In quanto a “Diabolik”, gli specialisti fanno rilevare che si è inserito nel “filone fumettistico italiano”, preceduto da “Kriminal” diretto nel 1966 da Umberto Lenzi, grande specialista delle venature sotterranee del cinema avventuroso e “thriller” italiano. “Diabolik” è ispirato dai fumetti delle sorelle Angela e Luciana Giussani: film tipico per i seguaci di Bava e comunque ricco delle invenzioni e delle omissioni peculiari del regista. Inizialmente era stato affidato a Tonino Cervi licenziato da De Laurentiis dopo una settimana, e Bava fu arruolato perché era considerato uno dei più adatti, visto che era uno degli specialisti nostrani di effetti speciali. Per “Diabolik” ottenne un budget di duecentomilioni di lire, basso per il produttore ma alto per il regista. Le intenzioni di dare al film una certa connotazione di lusso furono ribadite dalla presenza di Michelle Piccoli, a cui fu affidata la parte dell’ispettore Ginko mentre il personaggio di Ralph Valmont ottenne il talento e il volto di Adolfo Celi. Sembra che persino Catherine Deneuve abbia interpretato per poco tempo la parte di Eva Kant, ma venne poi sostituita perché Bava non gradiva la sua prestazione e, del resto, essa si rifiutava di girare scene di nudo. Non fu un grande successo (incasso italiano 265 milioni di lire). La critica italiana non si commosse molto ma in Francia fu apprezzato dai Cahiers du Cinéma e in America da Rogert Ebert. Non v’è dubbio che il personaggio sia uno dei più fruttuosi e fortunati protagonisti dell’invenzione casalinga all’italiana. E proprio il sapore di furbesca fantasia che anima le due sorelle creatrici, conferisce all’evasione fantastica, peraltro legata ad una tradizionale farmacopea della criminalità fumettistica, un decisivo sapore nostrano.

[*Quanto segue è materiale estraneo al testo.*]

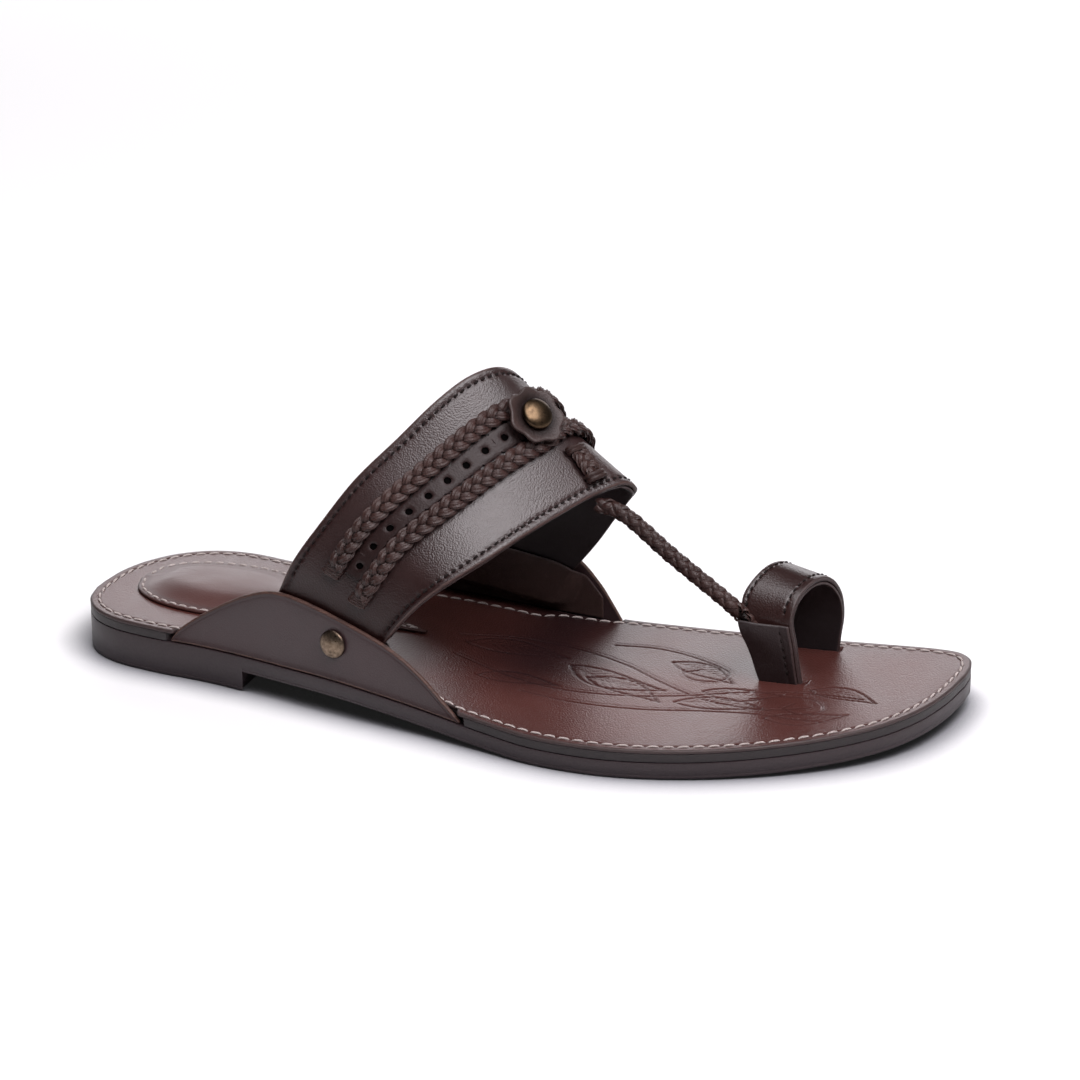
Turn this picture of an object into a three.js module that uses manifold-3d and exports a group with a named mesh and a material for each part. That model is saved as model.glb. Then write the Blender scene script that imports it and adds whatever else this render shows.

Sono presenti nella rassegna ancora film di lusso nella regia, ad esempio “La terra vista dalla luna” di Pier Paolo Pasolini (un episodio de “Le streghe”) e “L’Arcidiavolo” di Ettore Scola: nel primo si ritrova l’uso genialmente sgangherato del personaggio Totò, nel secondo la classica variazione “diabolica” propria di tanto cinema fantastico sospeso fra Inferno e Paradiso. Mentre “Non ci resta che piangere” (1984) ripropone le divagazioni ironicamente fantastiche di Massimo Troisi e Roberto Benigni all’interno di un classico viaggio a ritroso nel tempo, un tema che il cinema, soprattutto quello anglosassone, ha sempre prediletto. Divagazioni nel tempo e scene di sabba e di salti nel passato si trovano anche in “Mia moglie è una strega” di Castellano e Pipolo. Mentre “Il Cavalier Costante Nicosia…Dracula in Brianza”(1975), grazie ad una sceneggiatura di Pupi Avati e la presenza di Lando Buzzanca, Valentina Cortese e Rossano Brazzi, ci ripropone la figura controversa di Lucio Fulci (1927-1996) che molti considerano uno dei registi italiani più ingiustamente trascurati, rivalutato di recente come personalissimo regista di film di “genere”. Qui la parodia del film di vampiri raggiunge indubbiamente confini personali e doverosamente stravolti. Arriviamo infine a “Ciao Marziano”(1980) di Pier Francesco Pingitore ove molti protagonisti della comicità all’italiana si trovano al centro di un film che è al tempo stesso una parodia del cinema di fantascienza e, almeno nelle intenzioni, una variazione ironico-grottesca della comicità in stile “Bagaglino”.
Qui si concludono i titoli dell’elenco espressamente formulato da Adriano Pintaldi ma non tutti i titoli della rassegna. Saranno presenti anche film con Franco Franchi & Ciccio in Grassia, Johnny Dorelli, Bud Spencer e ancora il grande Totò. A dimostrazione dell’insospettato retroterra fantastico di tanto cinema italiano di aperto consumo o di nascosto snobismo.